Professor do CEUB destaca o espírito candango que sobrevive nas periferias e a história de agentes que se tornaram invisíveis na história da capital
Um cenário de poeira vermelha e lona. O homem trazia na mala pouca roupa, esperança de um futuro próspero. Como ele, milhares chegaram de ônibus, a pé, amontoados em caminhões, fugindo da seca, da fome e do abandono. Vieram chamados pelo eco de construir Brasília, a nova capital de um Brasil promissor. Ao celebrar 65 anos, a capital federal carrega consigo a rotina e a história desses operários que a ergueram, conforme contextualiza Deusdedith Júnior, professor de História do Centro Universitário de Brasília (CEUB).
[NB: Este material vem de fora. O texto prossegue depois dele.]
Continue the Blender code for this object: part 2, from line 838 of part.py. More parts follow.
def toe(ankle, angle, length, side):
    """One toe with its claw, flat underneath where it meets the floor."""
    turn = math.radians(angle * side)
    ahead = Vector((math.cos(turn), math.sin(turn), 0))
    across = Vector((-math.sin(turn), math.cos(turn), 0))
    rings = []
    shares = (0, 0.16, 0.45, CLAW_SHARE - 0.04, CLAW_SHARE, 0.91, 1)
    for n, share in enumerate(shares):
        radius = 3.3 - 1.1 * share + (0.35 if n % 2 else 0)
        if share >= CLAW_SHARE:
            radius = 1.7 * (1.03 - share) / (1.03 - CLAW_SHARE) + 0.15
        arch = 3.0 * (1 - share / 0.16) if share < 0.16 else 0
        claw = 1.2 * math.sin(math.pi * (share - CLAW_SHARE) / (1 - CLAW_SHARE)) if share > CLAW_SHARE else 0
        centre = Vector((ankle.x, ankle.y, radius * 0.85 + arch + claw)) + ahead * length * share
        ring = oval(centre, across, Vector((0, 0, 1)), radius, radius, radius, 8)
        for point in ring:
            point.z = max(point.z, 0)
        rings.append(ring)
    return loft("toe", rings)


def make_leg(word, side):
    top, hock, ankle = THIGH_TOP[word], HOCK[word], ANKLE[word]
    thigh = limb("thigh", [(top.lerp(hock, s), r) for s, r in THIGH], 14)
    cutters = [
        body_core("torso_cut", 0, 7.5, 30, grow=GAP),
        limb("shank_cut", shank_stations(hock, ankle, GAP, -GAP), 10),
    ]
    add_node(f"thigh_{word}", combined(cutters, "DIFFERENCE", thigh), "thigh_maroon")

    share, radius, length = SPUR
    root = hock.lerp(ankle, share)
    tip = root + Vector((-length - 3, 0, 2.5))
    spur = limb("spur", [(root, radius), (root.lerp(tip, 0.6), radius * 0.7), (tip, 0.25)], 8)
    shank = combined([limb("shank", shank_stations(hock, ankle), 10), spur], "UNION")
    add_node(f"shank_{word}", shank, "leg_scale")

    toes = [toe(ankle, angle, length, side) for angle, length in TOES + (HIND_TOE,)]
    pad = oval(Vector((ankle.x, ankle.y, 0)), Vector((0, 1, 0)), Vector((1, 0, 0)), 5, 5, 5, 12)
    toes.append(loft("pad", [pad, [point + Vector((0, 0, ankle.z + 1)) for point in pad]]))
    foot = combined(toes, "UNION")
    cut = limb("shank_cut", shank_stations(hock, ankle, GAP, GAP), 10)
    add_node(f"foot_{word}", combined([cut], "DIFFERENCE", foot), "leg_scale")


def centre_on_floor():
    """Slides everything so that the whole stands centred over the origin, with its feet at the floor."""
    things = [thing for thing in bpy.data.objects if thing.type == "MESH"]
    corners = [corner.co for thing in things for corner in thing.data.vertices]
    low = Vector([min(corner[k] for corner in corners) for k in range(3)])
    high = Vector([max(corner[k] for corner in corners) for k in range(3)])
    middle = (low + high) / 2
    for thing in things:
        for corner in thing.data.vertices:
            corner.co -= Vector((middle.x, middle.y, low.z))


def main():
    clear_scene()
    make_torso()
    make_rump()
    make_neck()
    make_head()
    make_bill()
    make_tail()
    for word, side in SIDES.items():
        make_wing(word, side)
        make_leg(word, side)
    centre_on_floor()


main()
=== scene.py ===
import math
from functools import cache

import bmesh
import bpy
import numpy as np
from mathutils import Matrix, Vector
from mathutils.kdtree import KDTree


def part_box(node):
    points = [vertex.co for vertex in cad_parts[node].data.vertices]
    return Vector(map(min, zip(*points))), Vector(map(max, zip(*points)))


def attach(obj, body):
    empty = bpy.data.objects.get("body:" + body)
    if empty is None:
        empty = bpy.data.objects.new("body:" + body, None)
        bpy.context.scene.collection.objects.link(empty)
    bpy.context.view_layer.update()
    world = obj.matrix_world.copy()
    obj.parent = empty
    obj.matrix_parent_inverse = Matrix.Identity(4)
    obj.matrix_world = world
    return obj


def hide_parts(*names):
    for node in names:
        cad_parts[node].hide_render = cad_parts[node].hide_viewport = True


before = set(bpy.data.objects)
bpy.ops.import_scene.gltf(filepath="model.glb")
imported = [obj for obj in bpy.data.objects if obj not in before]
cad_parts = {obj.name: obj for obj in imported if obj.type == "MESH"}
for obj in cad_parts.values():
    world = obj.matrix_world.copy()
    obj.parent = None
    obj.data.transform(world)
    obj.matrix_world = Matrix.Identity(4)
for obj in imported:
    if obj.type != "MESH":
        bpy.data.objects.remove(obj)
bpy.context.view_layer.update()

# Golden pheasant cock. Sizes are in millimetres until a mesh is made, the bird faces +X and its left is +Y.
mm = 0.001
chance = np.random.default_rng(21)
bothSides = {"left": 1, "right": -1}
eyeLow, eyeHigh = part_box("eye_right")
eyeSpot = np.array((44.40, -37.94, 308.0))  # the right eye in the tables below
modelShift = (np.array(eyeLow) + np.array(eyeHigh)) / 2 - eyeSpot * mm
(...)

“Eram trabalhadores que se tornaram operários enquanto construíam a cidade. Muitos nunca tinham empunhado uma enxada ou levantado um muro. Aprenderam a fazer Brasília fazendo”, revela o especialista. Segundo o historiador, homens e mulheres viravam concreto, ferro e pó numa cidade que crescia mais rápido do que o próprio tempo. “Brasília não foi feita apenas de concreto, mas de persistência. Quando o último prédio ficou de pé, os candangos não voltaram para casa. Eles resistiram e inventaram novas Brasílias”, relembra.
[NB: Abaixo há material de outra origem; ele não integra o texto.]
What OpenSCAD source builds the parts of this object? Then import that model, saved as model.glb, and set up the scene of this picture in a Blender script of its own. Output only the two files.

Apesar de ter sido planejada para ser moderna, a história da capital trouxe junto uma segregação social que deixou marcas: “Ainda hoje, no Distrito Federal, pulsa uma cidade que não aparece nos cartões-postais: uma Brasília das cidades-satélites, das periferias. A cada 21 de abril, essas histórias renascem no sotaque nordestino das feiras, nos bairros populares, nos nomes que resistem.”
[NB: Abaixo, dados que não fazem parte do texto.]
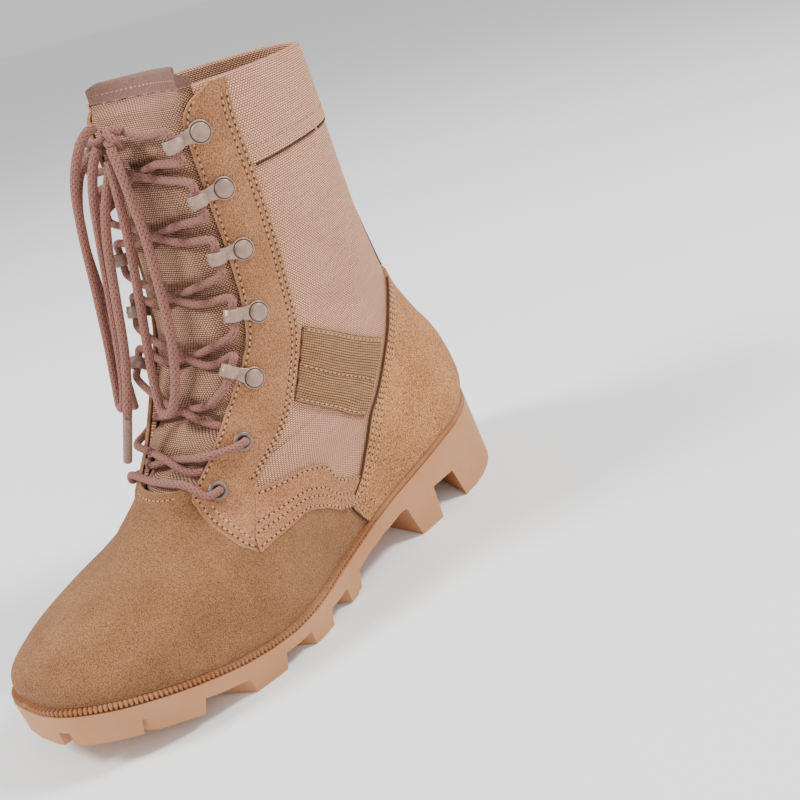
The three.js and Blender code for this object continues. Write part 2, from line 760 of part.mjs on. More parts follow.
// ---- laces --------------------------------------------------------------------------------------
const LACE = 4.5;
const LACE_CLEAR = LACE / 2 + 0.7;
const CROSS_LIFT = 3.4; // between the two strands where they cross
const TUBE_SIDES = 8;
const CROSS_STEPS = 9;

function tube(points, steps, diameter = LACE) {
  const shape = new THREE.Shape(
    Array.from({ length: TUBE_SIDES }, (_, i) => {
      const angle = (2 * Math.PI * (i + 0.5)) / TUBE_SIDES;
      return new THREE.Vector2(Math.cos(angle), Math.sin(angle)).multiplyScalar(diameter / 2);
    }),
  );
  const extrudePath = new THREE.CatmullRomCurve3(points, false, "centripetal");
  return new THREE.ExtrudeGeometry(shape, { steps, extrudePath, bevelEnabled: false });
}

// A point over the tongue, with room for the lace and lift more.
function overTongue(v, arc, lift = 0) {
  const point = tonguePoint(v, arc);
  const out = tonguePoint(v, arc, 1).sub(point).normalize();
  return point.addScaledVector(out, LACE_CLEAR + lift);
}

const HOOK_EXIT = HOOK.width / 2 + 0.8;

// One strand from the loop of a hook up to the loop of the next hook on the other side.
function hookStrand(lower, upper, side, lift) {
  const from = hookFrame(lower, side);
  const to = hookFrame(upper, -side);
  const middle = (lower.v + upper.v) / 2;
  return tube(
    [
      from.loop.clone().addScaledVector(from.up, HOOK_EXIT),
      from.loop.clone().addScaledVector(from.up, HOOK_EXIT + 3.5),
      overTongue(lower.v + (middle - lower.v) * 0.75, side * 15, 2),
      overTongue(middle, 0, lift),
      overTongue(upper.v - (upper.v - middle) * 0.75, -side * 15, 2),
      to.loop.clone().addScaledVector(to.up, -HOOK_EXIT - 3.5),
      to.loop.clone().addScaledVector(to.up, -HOOK_EXIT),
    ],
    CROSS_STEPS,
  );
}

function crossed(strand) {
  return toGeometry(joined([strand(1, CROSS_LIFT), strand(-1, 0)]));
}

// A point over the facing, with room for the lace.
function overFacing(v, arc, side, lift = 0) {
  const { place, out } = facingFrame(v, arc, side);
  return place.addScaledVector(out, LACE_CLEAR + lift);
}

const EYELET_LIFT = EYELET.height + 0.4;
const FACING_TURN = 7; // the lace meets the facing this far before an eyelet

function eyeletEnd({ v, arc }, side) {
  return [overFacing(v, arc - FACING_TURN, side, 0.6), overFacing(v, arc, side, EYELET_LIFT)];
}

// The lowest bar, straight across between the two front eyelets.
function makeBar() {
  const half = (side) => [...eyeletEnd(EYELETS[0], side).reverse(), overTongue(0.475, side * 19, 6)];
  return tube([...half(1), overTongue(0.482, 0, 3.5), ...half(-1).reverse()], 14);
}

// From under one facing over to the second eyelet of the other side.
function eyeletStrand(side, lift) {
  const points = [overTongue(0.492, side * 20), overTongue(0.499, side * 11, 0.4), overTongue(0.51, 0, lift)];
  points.push(overTongue(0.513, -side * 14, 3), overTongue(0.512, -side * 23, 7));
  points.push(...eyeletEnd(EYELETS[1], -side));
  return tube(points, CROSS_STEPS);
}

// From under the facing at the second eyelet up to the first hook of the other side.
function firstHookStrand(side, lift) {
  const to = hookFrame(HOOKS[0], -side);
  return tube(
    [
      overTongue(0.55, side * 25),
      overTongue(0.558, side * 14, 0.4),
      overTongue(0.57, 0, lift),
      overTongue(0.578, -side * 17, 2.5),
      to.loop.clone().addScaledVector(to.up, -HOOK_EXIT - 3),
      to.loop.clone().addScaledVector(to.up, -HOOK_EXIT),
    ],
    CROSS_STEPS,
  );
}

// The bow: knot, loops and ends as [x, s, z] along each cord. It hangs down the front of the lacing.
const KNOT = { x: 0, s: 165, z: 239, half: [6.5, 5, 6] };
const BOW = {
  loop_outer: [
    [4.5, 171.6, 236], [8, 173, 223], [12, 175, 200], [14, 178, 175], [14.5, 182, 150], [12.5, 187, 130],
    [7.5, 190, 119.5], [1, 190, 119], [-3, 187, 128], [-4, 182.5, 148], [-2.5, 178.5, 172], [0, 175.5, 197],
    [1, 173.5, 218], [0, 171.6, 231],
  ],
  loop_inner: [
    [-5, 171.4, 237], [-9, 174, 230], [-14, 176, 217], [-18, 178, 197], [-21, 181, 173], [-22.5, 185, 150],
    [-24, 189, 131], [-28, 191, 119.5], [-33, 189.5, 119], [-35.5, 186, 129], [-35.5, 182, 150],
    [-33.5, 179.5, 174], [-29, 178.5, 200], [-23, 177.5, 222], [-14.5, 175.5, 236.5], [-7, 173, 244],
    [-4, 170, 246],
  ],
  end_outer: [
    [-3, 166.5, 232.3], [-4.5, 171, 224.5], [-7.5, 177, 210], [-9, 180.5, 197], [-10, 185, 175],
    [-11, 190, 150],
    [-12.5, 194.5, 133], [-15, 198.5, 119],
  ],
  end_inner: [
    [-7.2, 167, 235.5], [-14, 169, 233.5], [-24, 171, 228], [-33, 172.5, 214], [-39, 173, 195],
    [-41, 173, 172],
    [-42, 174, 150], [-42.5, 175, 132],
  ],
};
const AGLET = { length: 22, diameter: 4.4 };
const BOW_STEPS = { loop: 24, end: 12 };

function bowPoints(name) {
  return BOW[name].map(([x, s, z]) => new THREE.Vector3(x, yOf(s), z));
}

function makeKnot() {
  return new THREE.SphereGeometry(1, 12, 8).scale(...KNOT.half);
}

// From the top hook to the side of the knot.
function topStrand(side) {
  const { loop, up } = hookFrame(HOOKS[HOOKS.length - 1], side);
  const knot = new THREE.Vector3(KNOT.x + side * (KNOT.half[0] + GAP), yOf(KNOT.s - 3), KNOT.z + 1.5);
  const start = loop.clone().addScaledVector(up, HOOK_EXIT);
  const turn = start.clone().addScaledVector(up, 2.2);
  turn.x -= side * 1.5;
  return tube([start, turn, start.clone().lerp(knot, 0.5).add(new THREE.Vector3(0, 0, -0.5)), knot], 6);
}

function makeAglet() {
  return new THREE.CylinderGeometry(AGLET.diameter / 2, AGLET.diameter / 2 - 0.2, AGLET.length, 10);
}

// ---- assembly -----------------------------------------------------------------------------------
const SUEDE = new THREE.MeshStandardMaterial({ color: 0xa98a6b, roughness: 0.95, metalness: 0 });
const RUBBER = new THREE.MeshStandardMaterial({ color: 0xb9987d, roughness: 0.7, metalness: 0 });
const CANVAS = new THREE.MeshStandardMaterial({ color: 0xa98d7c, roughness: 0.9, metalness: 0 });
const METAL = new THREE.MeshStandardMaterial({ color: 0x9c8f82, roughness: 0.45, metalness: 0.3 });
const WEB = new THREE.MeshStandardMaterial({ color: 0x8d7a5c, roughness: 0.9, metalness: 0 });
const CORD = new THREE.MeshStandardMaterial({ color: 0x9a7568, roughness: 0.9, metalness: 0 });

const boot = new THREE.Group();
boot.position.x = FOOT_AXIS;

function add(name, geometry, material) {
  const mesh = new THREE.Mesh(geometry, material);
  mesh.name = name;
  boot.add(mesh);
  return mesh;
}

// The same with the mesh's own X and Z turned to two directions.
function addTurned(name, geometry, material, place, x, z) {
  const mesh = add(name, geometry, material);
  const y = new THREE.Vector3().crossVectors(z, x);
  mesh.position.copy(place);
  mesh.quaternion.setFromRotationMatrix(new THREE.Matrix4().makeBasis(x, y, z));
}

add("outsole", makeOutsole(), RUBBER);
add("welt", makeWelt(), RUBBER);
add("insole", makeInsole(), CANVAS);
add("upper", makeUpper(), CANVAS);
add("tongue", makeTonguePiece(TONGUE[0].v, TONGUE_TRIM_V, 0, 10, 16), CANVAS);
add("tongue_trim", makeTonguePiece(TONGUE_TRIM_V + 0.0015, TONGUE[TONGUE.length - 1].v, 0.5, 10, 2), SUEDE);
for (const [name, side] of Object.entries(SIDES)) {
  add("facing_" + name, makeFacing(side), SUEDE);
  EYELETS.forEach((eyelet, i) => {
    const { place, out, inward } = facingFrame(eyelet.v, eyelet.arc, side);
    addTurned(`eyelet_${name}_${i + 1}`, makeEyelet(), METAL, place, inward, out);
  });
  HOOKS.forEach((hook, i) => {
    const { seat, along, out } = hookFrame(hook, side);
    addTurned(`hook_${name}_${i + 1}`, makeHook(), METAL, seat, along, out);
  });
}
add("heel_counter", makeCounter(), SUEDE);
add("backstay", makeBackstay(), WEB);
for (const [name, side] of Object.entries(SIDES)) {
  add("saddle_" + name, makeSaddle(side), SUEDE);
  add("ankle_band_" + name, makeAnkleBand(side), WEB);
  add("lace_top_" + name, topStrand(side), CORD);
}
add("lace_bar", makeBar(), CORD);
add("lace_cross_1", crossed(eyeletStrand), CORD);
add("lace_cross_2", crossed(firstHookStrand), CORD);
for (let i = 0; i + 1 < HOOKS.length; i += 1) {
  const strand = (side, lift) => hookStrand(HOOKS[i], HOOKS[i + 1], side, lift);
  add(`lace_cross_${i + 3}`, crossed(strand), CORD);
}
add("lace_knot", makeKnot(), CORD).position.set(KNOT.x, yOf(KNOT.s), KNOT.z);
for (const name of Object.keys(BOW)) {
  const points = bowPoints(name);
  add("lace_" + name, tube(points, name.startsWith("loop") ? BOW_STEPS.loop : BOW_STEPS.end), CORD);
  if (name.startsWith("loop")) continue;
  const last = points[points.length - 1];
  const along = last.clone().sub(points[points.length - 2]).normalize();
  const aglet = add(name.replace("end", "aglet"), makeAglet(), CORD);
  aglet.position.copy(last).addScaledVector(along, AGLET.length / 2 + GAP);
  aglet.quaternion.setFromUnitVectors(new THREE.Vector3(0, -1, 0), along);
}

export default boot;
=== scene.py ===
"""A left lace-up combat boot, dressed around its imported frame.

Sizes are millimetres, and a place along the foot is s, measured forward from the back of the heel, until
the last step of each mesh turns them into the frame's metres. The toe points to -Y and the outer side of
the foot to +X.
"""

import logging
import math
from dataclasses import dataclass, field
from enum import Enum
from typing import Callable, Optional, Sequence

import bmesh
import bpy
import numpy as np
from mathutils import Matrix, Vector


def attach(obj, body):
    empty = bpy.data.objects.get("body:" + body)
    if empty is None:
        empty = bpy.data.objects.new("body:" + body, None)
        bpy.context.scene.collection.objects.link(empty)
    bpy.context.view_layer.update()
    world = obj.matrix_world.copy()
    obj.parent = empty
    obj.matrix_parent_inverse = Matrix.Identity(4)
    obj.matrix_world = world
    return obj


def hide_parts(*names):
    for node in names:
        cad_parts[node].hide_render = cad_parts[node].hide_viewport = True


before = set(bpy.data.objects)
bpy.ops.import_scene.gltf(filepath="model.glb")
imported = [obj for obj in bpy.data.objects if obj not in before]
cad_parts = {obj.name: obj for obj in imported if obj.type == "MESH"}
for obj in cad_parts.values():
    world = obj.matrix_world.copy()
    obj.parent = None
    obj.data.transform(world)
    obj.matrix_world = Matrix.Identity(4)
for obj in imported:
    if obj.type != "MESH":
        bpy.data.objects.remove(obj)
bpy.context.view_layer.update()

log = logging.getLogger("boot")

BMesh = bmesh.types.BMesh
Node = bpy.types.Node
Piece = bpy.types.Object
Socket = bpy.types.NodeSocket

Array = np.ndarray
Colour = tuple[float, float, float]
Skin = tuple[Array, Array]  # points in millimetres and the directions out of the surface there
Shape = Callable[[Array, Array], Skin]

MM = 0.001
ROOT = "root"


class Side(Enum):
    """The two sides of the foot, as the sign of X."""

    OUTER = 1
    INNER = -1

    @property
    def word(self) -> str:
        """The side's name as pieces use it."""
        return self.name.lower()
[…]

O especialista defende que Brasília é, mais do que nunca, lembrar de João, de Maria, de Severino, de tantos outros que chegaram ao Planalto com nada, mas, mesmo assim, construíram tudo. “Ao completar 65 anos, Brasília carrega, em suas fundações, mais do que palácios e eixos monumentais: carrega o suor de homens e mulheres que, mesmo sem ver seus nomes nos monumentos, moldaram a cidade com suas próprias mãos”, expressa o historiador do CEUB.